You're probably wondering what an emo album from 2006 and a virgin martyr from the early Christian Church have to do with one another. Though their stories are set nearly two-thousands years and philosophical worlds apart, Saint Lucy and the My Chemical Romance album, The Black Parade, both speak to the power of commitment, perseverance, and a heart on fire for their beliefs.

A few lines come to mind that bind these stories together:

"Do or die you'll never make me / Because the world will never take my heart /
Go and try, you'll never break me" - Welcome to the Black Parade

"I am not afraid to keep on living / I am not afraid to walk this world alone ...
Awake and unafraid" - Famous Last Words

Saint Lucy

If you're unfamiliar with the story of Saint Lucy, I'd recommend this book, or this short biography (available for free online)

Around the year 300, Saint Lucy lived as a young Christian woman who refused marriage to a pagan, instead making a vow of virginity and dedicating herself completely to Christ. While her mother eventually came to accept this decision, her would-be husband was enraged and reported her Christianity to the authorities. She was martyred under the persecution of Diocletian, the last and most severe of the Roman Empire. 

"While Lucy and her mother were grateful to God, the rejected bridegroom was deeply angered and betrayed Lucy's faith to the governor Paschasius. The governor attempted to force her into defilement at a brothel, but the guards who came to take her away were unable to move her, even after hitching her to a team of oxen.

The guards heaped bundles of wood around her but it wouldn't burn so they finally resorted to their swords, and Lucy met her death," (Catholic Online). 

The Black Parade

If you've never listened to this album, I'd really recommend it.

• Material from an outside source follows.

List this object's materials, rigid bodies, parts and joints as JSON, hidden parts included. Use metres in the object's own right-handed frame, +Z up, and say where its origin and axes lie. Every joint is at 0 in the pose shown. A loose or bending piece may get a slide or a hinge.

Whether or not it's your style of music, odds are if you're an adult in America someone you know has listened to it - maybe even loved it. And if we are called to engage the culture, bringing up a person's favorite band can be a great way to start the conversation. 

Like Mother Teresa saw the face of Jesus in the people she met, we can see the face of Jesus in different forms of artistic expression, regardless of who made it or how (with some exception, of course). If we look, if we listen, we can use elements of popular culture to point others and ourselves to Christ. 

“Seeking the face of God in everything, everyone, all the time, and his hand in every happening; This is what it means to be contemplative in the heart of the world...” - Mother Teresa

Seeing Christ in All Things

Re-read these lines from The Black Parade in light of Saint Lucy's story. She could've written them herself. The intensity of her love for God and her complete dedication to Him is something to be admired and prayed for. 

While My Chemical Romance and Saint Lucy aren't on the same page theologically (we'll save that discussion for another day), both of their stories speak to the profound power of being true to your beliefs and holding firm in the face of persecution, even to death. 

In a world saturated with luke-warm Christians, take note.  Has the world taken your heart? Are you willing to die for what you believe in? Are you afraid to walk alone for Christ? How can we be inspired and motivated by these stories to live with hearts on fire for God?